В этом же ряду необходимо упомянуть и различные нарушения сюжетных конвенций, предусмотренные жанром, например, в неклассическом детективе: таково «Убийство Роджера Акройда» А. Кристи, где убийцей оказывается рассказчик, или «Зимнее расследование» Ж.-П. Аметта, где расследование убийства быстро приводит сыщика к выводу, что на самом деле имело место самоубийство, после чего все повествование сводится к подтверждению отсутствия преступления, а значит, и повода для детективного повествования. Интересно, что эти формы метажанрового повествования (в котором предметом изображения, конечно, выступает сам жанр, понимаемый как набор договоренностей с читателем) возможны почти исключительно в высоко формализован- ных жанрах, обеспечивающих высокую степень совпадения нарративного и рецептивного кодов. Иначе говоря, преимущественным объектом подобных нарушений будут коды массовой литературы.
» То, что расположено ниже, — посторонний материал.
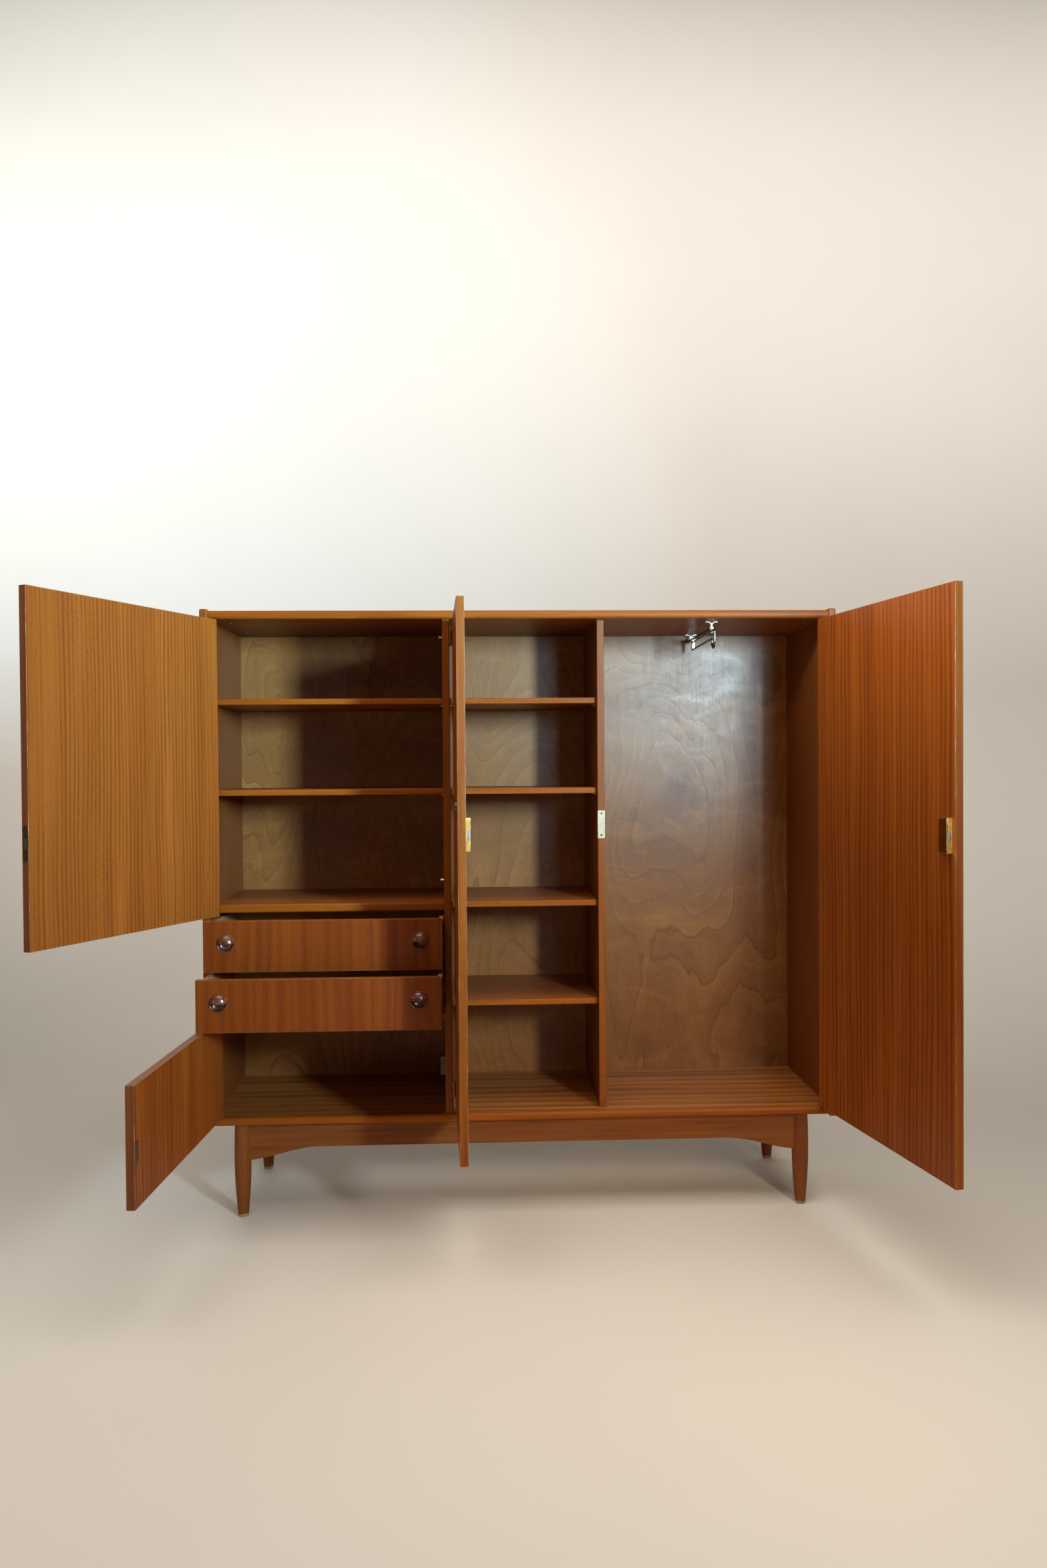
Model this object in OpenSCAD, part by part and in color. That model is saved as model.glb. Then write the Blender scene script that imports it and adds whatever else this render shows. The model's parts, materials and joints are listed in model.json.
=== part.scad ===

В значительной степени именно поэтому эстетически стремящийся к нарушению этих кодов постмодернизм часто определяется как художественный метод, для которого характерно смешение черт массовой и «высокой» литературы. «Высокое» в нем связано с нарушением кода, но для этого нужен устойчивый код, а его может обеспечить только формульная литература.
Понятие «пакт чтения» представляется продуктивным аналитическим инструментом, позволяющим описывать «игры с читателем», а в перспективе и зависимость между возможностью таких игр и структурными характеристиками самих нарративов.